(Entries with parts and joints)
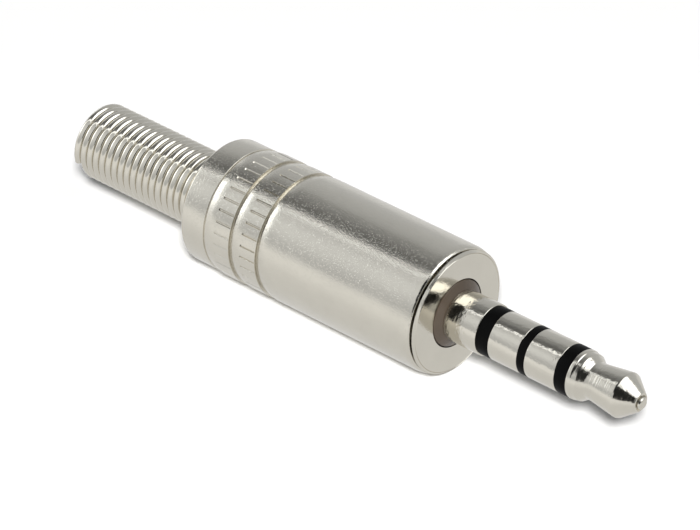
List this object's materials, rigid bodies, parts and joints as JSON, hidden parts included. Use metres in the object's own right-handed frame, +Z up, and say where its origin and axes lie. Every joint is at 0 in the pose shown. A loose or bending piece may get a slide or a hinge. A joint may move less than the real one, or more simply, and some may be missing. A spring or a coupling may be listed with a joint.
{
  "type": "audio jack connector",
  "caption": "Four-pole 3.5 mm audio plug with a round screw-on metal shell, two bands of short engraved lines and a close-wound spring cable guard.",
  "frame": {"origin": "middle of the front flange's face, on the plug's axis", "axes": "+X along the pin towards its tip, +Z up as the plug lies on its shell"},
  "size_m": [0.0485, 0.0092, 0.0092],
  "materials": {
    "satin_nickel": "nickel plate with a fine satin grain along the shell",
    "bright_wire": "bright drawn wire",
    "polished_nickel": "polished nickel plate",
    "dark_moulding": "dark brown moulded plastic",
    "black_moulding": "glossy black moulded plastic",
    "pale_washer": "pale stamped plastic",
    "tinned_sheet": "tinned stamped sheet",
    "clear_sleeving": "milky soft tube"
  },
  "bodies": {
    "plug": {"plug_body": "polished_nickel", "shoulder_bushing": "dark_moulding", "sleeve_contact": "polished_nickel", "sleeve_insulator": "black_moulding", "ring2_contact": "polished_nickel", "ring2_insulator": "black_moulding", "ring1_contact": "polished_nickel", "ring1_insulator": "black_moulding", "tip_contact": "polished_nickel", "centre_rod": "polished_nickel", "cable_clamp": "tinned_sheet", "sleeve_washer": "pale_washer", "ring2_lug": "tinned_sheet", "ring2_washer": "pale_washer", "ring1_lug": "tinned_sheet", "ring1_washer": "pale_washer", "tip_lug": "tinned_sheet"},
    "inner_sleeve": {"insulating_tube": "clear_sleeving"},
    "cable_guard": {"strain_relief_spring": "bright_wire"},
    "shell": {"shell": "satin_nickel"}
  },
  "joints": [
    {"name": "shell_draw", "type": "slide", "parent": "plug", "child": "inner_sleeve", "axis": [-1, 0, 0], "range_m": [0, 0.02]},
    {"name": "shell_travel", "type": "slide", "parent": "inner_sleeve", "child": "cable_guard", "axis": [-1, 0, 0], "range_m": [0, 0.00451]},
    {"name": "shell_turn", "type": "hinge", "parent": "cable_guard", "child": "shell", "pos_m": [0, 0, 0], "axis": [-1, 0, 0], "range_deg": [0, 3240]}
  ],
  "couplings": [
    {"joint": "shell_travel", "follows": "shell_turn", "m_per_rad": 0.000079577}
  ]
}
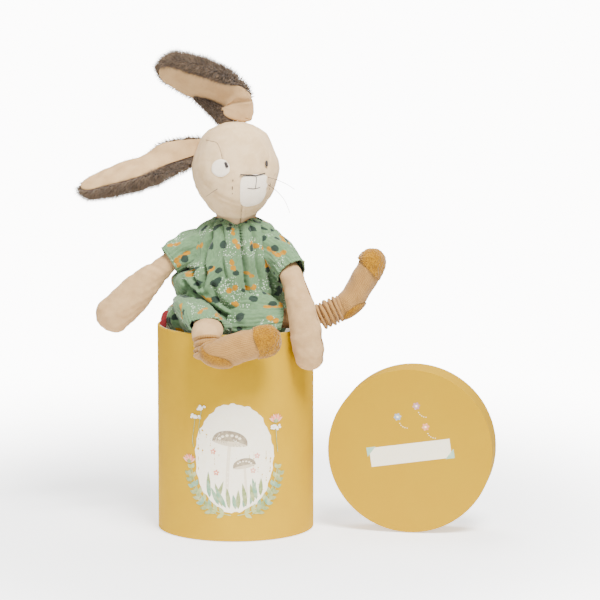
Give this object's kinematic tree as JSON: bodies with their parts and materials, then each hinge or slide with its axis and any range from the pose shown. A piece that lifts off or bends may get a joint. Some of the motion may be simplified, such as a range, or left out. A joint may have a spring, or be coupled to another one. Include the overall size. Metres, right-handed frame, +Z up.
{
  "type": "soft rabbit doll in a round gift box",
  "caption": "Soft long-eared rabbit doll in a gauze romper sitting in the mouth of a round card gift box, with its lift-off lid stood beside it.",
  "frame": {"origin": "centre of the box's underside, on the floor", "axes": "+Z up, the front of the box and the doll's face towards -Y, +X to the right seen from the front"},
  "size_m": [0.3976, 0.1916, 0.4519],
  "materials": {
    "card": "grey-brown wound card",
    "printed_paper": "mustard yellow paper with a fine linen grain",
    "plain_paper": "plain cream paper",
    "velour": "short beige velour",
    "gauze": null,
    "button": "matt cream",
    "ribbon": "plain red woven ribbon",
    "cream_felt": "cream felted patch",
    "dark_thread": "embroidery thread",
    "fur": "brown faux fur",
    "sock_knit": "tan fine knit",
    "terry": "mustard terry knit"
  },
  "bodies": {
    "box": {"box_tube": "card", "box_wrap": "printed_paper", "box_lining": "plain_paper", "box_base": "card"},
    "lid": {"lid_band": "card", "lid_disc": "card", "lid_wrap": "printed_paper", "lid_lining": "plain_paper"},
    "trunk": {"torso": "velour", "romper_bodice": "gauze", "neck_binding": "gauze", "back_placket": "gauze", "placket_buttons": "button", "side_ribbon": "ribbon"},
    "head": {"head": "velour", "muzzle_patch": "cream_felt", "cheek_patch": "cream_felt", "eyes": "dark_thread", "nose_stitching": "dark_thread"},
    "ear_right": {"ear_velour_right": "velour", "ear_fur_right": "fur"},
    "ear_left": {"ear_velour_left": "velour", "ear_fur_left": "fur"},
    "arm_right": {"arm_right": "velour", "sleeve_right": "gauze"},
    "arm_left": {"arm_left": "velour", "sleeve_left": "gauze"},
    "leg_right": {"leg_right": "velour", "bloomer_right": "gauze", "sock_cuff_right": "sock_knit", "sock_foot_right": "sock_knit", "sock_heel_right": "terry", "sock_toe_right": "terry"},
    "leg_left": {"leg_left": "velour", "bloomer_left": "gauze", "sock_cuff_left": "sock_knit", "sock_foot_left": "sock_knit", "sock_heel_left": "terry", "sock_toe_left": "terry"}
  },
  "joints": [
    {"name": "lid_lift", "type": "slide", "parent": "box", "child": "lid", "axis": [0.5, 0, 0.866], "range_m": [0, 0.2]},
    {"name": "doll_lift", "type": "slide", "parent": "box", "child": "trunk", "axis": [0, 0, 1], "range_m": [0, 0.24]},
    {"name": "neck_turn", "type": "hinge", "parent": "trunk", "child": "head", "pos_m": [0.001, 0, 0.291], "axis": [0, 0, 1], "range_deg": [-20, 20]},
    {"name": "ear_right_flop", "type": "hinge", "parent": "head", "child": "ear_right", "pos_m": [-0.0446, -0.00484, 0.3629], "axis": [0.2797, 0.0499, 0.9588], "range_deg": [-24, 25]},
    {"name": "ear_left_flop", "type": "hinge", "parent": "head", "child": "ear_left", "pos_m": [0.00309, -0.00673, 0.39688], "axis": [1, 0, 0], "range_deg": [-20, 20]},
    {"name": "arm_right_swing", "type": "hinge", "parent": "trunk", "child": "arm_right", "pos_m": [-0.0459, -0.008, 0.27], "axis": [0, 1, 0], "range_deg": [-8, 50]},
    {"name": "arm_left_swing", "type": "hinge", "parent": "trunk", "child": "arm_left", "pos_m": [0.0402, -0.016, 0.268], "axis": [0, -1, 0], "range_deg": [0, 75]},
    {"name": "leg_right_lift", "type": "hinge", "parent": "trunk", "child": "leg_right", "pos_m": [-0.026, -0.0435, 0.206], "axis": [-1, 0, 0], "range_deg": [0, 30]},
    {"name": "leg_left_lift", "type": "hinge", "parent": "trunk", "child": "leg_left", "pos_m": [0.024, -0.0435, 0.206], "axis": [0.3697, -0.9292, 0], "range_deg": [0, 12]}
  ]
}
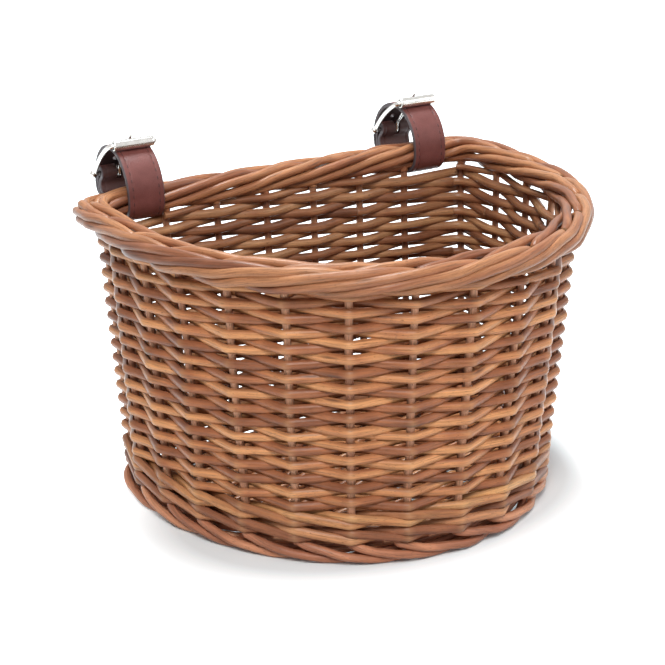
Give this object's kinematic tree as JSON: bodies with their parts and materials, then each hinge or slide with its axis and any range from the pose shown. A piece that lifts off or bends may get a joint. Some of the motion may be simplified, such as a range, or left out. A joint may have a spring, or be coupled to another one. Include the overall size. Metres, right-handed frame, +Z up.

* **Brief**: Exactly as they are written, print the entries again.

* **Output of the exercise**:
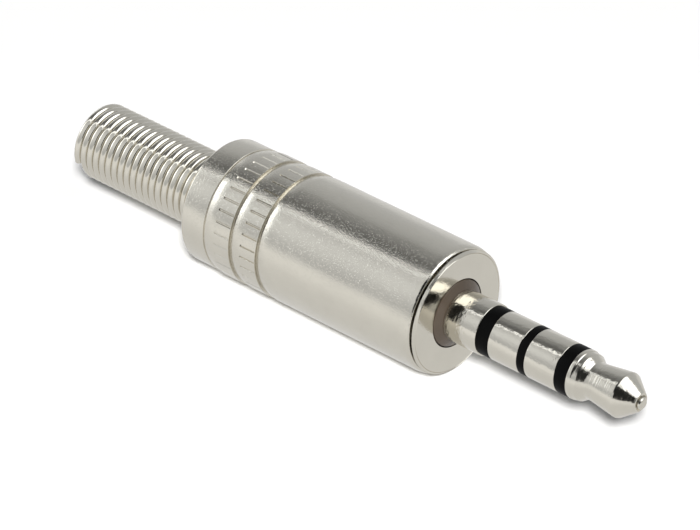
List this object's materials, rigid bodies, parts and joints as JSON, hidden parts included. Use metres in the object's own right-handed frame, +Z up, and say where its origin and axes lie. Every joint is at 0 in the pose shown. A loose or bending piece may get a slide or a hinge. A joint may move less than the real one, or more simply, and some may be missing. A spring or a coupling may be listed with a joint.
{
  "type": "audio jack connector",
  "caption": "Four-pole 3.5 mm audio plug with a round screw-on metal shell, two bands of short engraved lines and a close-wound spring cable guard.",
  "frame": {"origin": "middle of the front flange's face, on the plug's axis", "axes": "+X along the pin towards its tip, +Z up as the plug lies on its shell"},
  "size_m": [0.0485, 0.0092, 0.0092],
  "materials": {
    "satin_nickel": "nickel plate with a fine satin grain along the shell",
    "bright_wire": "bright drawn wire",
    "polished_nickel": "polished nickel plate",
    "dark_moulding": "dark brown moulded plastic",
    "black_moulding": "glossy black moulded plastic",
    "pale_washer": "pale stamped plastic",
    "tinned_sheet": "tinned stamped sheet",
    "clear_sleeving": "milky soft tube"
  },
  "bodies": {
    "plug": {"plug_body": "polished_nickel", "shoulder_bushing": "dark_moulding", "sleeve_contact": "polished_nickel", "sleeve_insulator": "black_moulding", "ring2_contact": "polished_nickel", "ring2_insulator": "black_moulding", "ring1_contact": "polished_nickel", "ring1_insulator": "black_moulding", "tip_contact": "polished_nickel", "centre_rod": "polished_nickel", "cable_clamp": "tinned_sheet", "sleeve_washer": "pale_washer", "ring2_lug": "tinned_sheet", "ring2_washer": "pale_washer", "ring1_lug": "tinned_sheet", "ring1_washer": "pale_washer", "tip_lug": "tinned_sheet"},
    "inner_sleeve": {"insulating_tube": "clear_sleeving"},
    "cable_guard": {"strain_relief_spring": "bright_wire"},
    "shell": {"shell": "satin_nickel"}
  },
  "joints": [
    {"name": "shell_draw", "type": "slide", "parent": "plug", "child": "inner_sleeve", "axis": [-1, 0, 0], "range_m": [0, 0.02]},
    {"name": "shell_travel", "type": "slide", "parent": "inner_sleeve", "child": "cable_guard", "axis": [-1, 0, 0], "range_m": [0, 0.00451]},
    {"name": "shell_turn", "type": "hinge", "parent": "cable_guard", "child": "shell", "pos_m": [0, 0, 0], "axis": [-1, 0, 0], "range_deg": [0, 3240]}
  ],
  "couplings": [
    {"joint": "shell_travel", "follows": "shell_turn", "m_per_rad": 0.000079577}
  ]
}
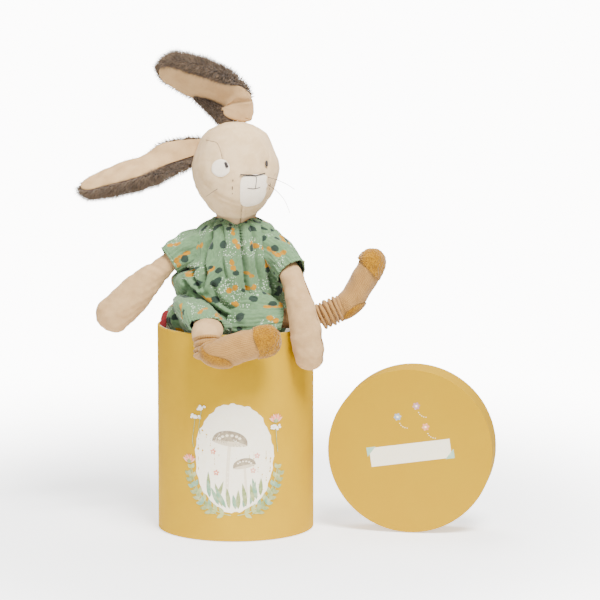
Give this object's kinematic tree as JSON: bodies with their parts and materials, then each hinge or slide with its axis and any range from the pose shown. A piece that lifts off or bends may get a joint. Some of the motion may be simplified, such as a range, or left out. A joint may have a spring, or be coupled to another one. Include the overall size. Metres, right-handed frame, +Z up.
{
  "type": "soft rabbit doll in a round gift box",
  "caption": "Soft long-eared rabbit doll in a gauze romper sitting in the mouth of a round card gift box, with its lift-off lid stood beside it.",
  "frame": {"origin": "centre of the box's underside, on the floor", "axes": "+Z up, the front of the box and the doll's face towards -Y, +X to the right seen from the front"},
  "size_m": [0.3976, 0.1916, 0.4519],
  "materials": {
    "card": "grey-brown wound card",
    "printed_paper": "mustard yellow paper with a fine linen grain",
    "plain_paper": "plain cream paper",
    "velour": "short beige velour",
    "gauze": null,
    "button": "matt cream",
    "ribbon": "plain red woven ribbon",
    "cream_felt": "cream felted patch",
    "dark_thread": "embroidery thread",
    "fur": "brown faux fur",
    "sock_knit": "tan fine knit",
    "terry": "mustard terry knit"
  },
  "bodies": {
    "box": {"box_tube": "card", "box_wrap": "printed_paper", "box_lining": "plain_paper", "box_base": "card"},
    "lid": {"lid_band": "card", "lid_disc": "card", "lid_wrap": "printed_paper", "lid_lining": "plain_paper"},
    "trunk": {"torso": "velour", "romper_bodice": "gauze", "neck_binding": "gauze", "back_placket": "gauze", "placket_buttons": "button", "side_ribbon": "ribbon"},
    "head": {"head": "velour", "muzzle_patch": "cream_felt", "cheek_patch": "cream_felt", "eyes": "dark_thread", "nose_stitching": "dark_thread"},
    "ear_right": {"ear_velour_right": "velour", "ear_fur_right": "fur"},
    "ear_left": {"ear_velour_left": "velour", "ear_fur_left": "fur"},
    "arm_right": {"arm_right": "velour", "sleeve_right": "gauze"},
    "arm_left": {"arm_left": "velour", "sleeve_left": "gauze"},
    "leg_right": {"leg_right": "velour", "bloomer_right": "gauze", "sock_cuff_right": "sock_knit", "sock_foot_right": "sock_knit", "sock_heel_right": "terry", "sock_toe_right": "terry"},
    "leg_left": {"leg_left": "velour", "bloomer_left": "gauze", "sock_cuff_left": "sock_knit", "sock_foot_left": "sock_knit", "sock_heel_left": "terry", "sock_toe_left": "terry"}
  },
  "joints": [
    {"name": "lid_lift", "type": "slide", "parent": "box", "child": "lid", "axis": [0.5, 0, 0.866], "range_m": [0, 0.2]},
    {"name": "doll_lift", "type": "slide", "parent": "box", "child": "trunk", "axis": [0, 0, 1], "range_m": [0, 0.24]},
    {"name": "neck_turn", "type": "hinge", "parent": "trunk", "child": "head", "pos_m": [0.001, 0, 0.291], "axis": [0, 0, 1], "range_deg": [-20, 20]},
    {"name": "ear_right_flop", "type": "hinge", "parent": "head", "child": "ear_right", "pos_m": [-0.0446, -0.00484, 0.3629], "axis": [0.2797, 0.0499, 0.9588], "range_deg": [-24, 25]},
    {"name": "ear_left_flop", "type": "hinge", "parent": "head", "child": "ear_left", "pos_m": [0.00309, -0.00673, 0.39688], "axis": [1, 0, 0], "range_deg": [-20, 20]},
    {"name": "arm_right_swing", "type": "hinge", "parent": "trunk", "child": "arm_right", "pos_m": [-0.0459, -0.008, 0.27], "axis": [0, 1, 0], "range_deg": [-8, 50]},
    {"name": "arm_left_swing", "type": "hinge", "parent": "trunk", "child": "arm_left", "pos_m": [0.0402, -0.016, 0.268], "axis": [0, -1, 0], "range_deg": [0, 75]},
    {"name": "leg_right_lift", "type": "hinge", "parent": "trunk", "child": "leg_right", "pos_m": [-0.026, -0.0435, 0.206], "axis": [-1, 0, 0], "range_deg": [0, 30]},
    {"name": "leg_left_lift", "type": "hinge", "parent": "trunk", "child": "leg_left", "pos_m": [0.024, -0.0435, 0.206], "axis": [0.3697, -0.9292, 0], "range_deg": [0, 12]}
  ]
}
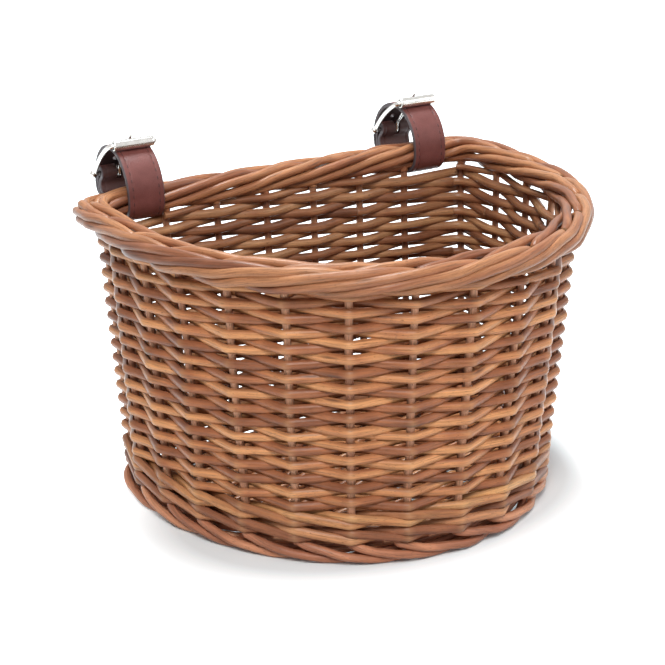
Give this object's kinematic tree as JSON: bodies with their parts and materials, then each hinge or slide with its axis and any range from the pose shown. A piece that lifts off or bends may get a joint. Some of the motion may be simplified, such as a range, or left out. A joint may have a spring, or be coupled to another one. Include the overall size. Metres, right-handed frame, +Z up.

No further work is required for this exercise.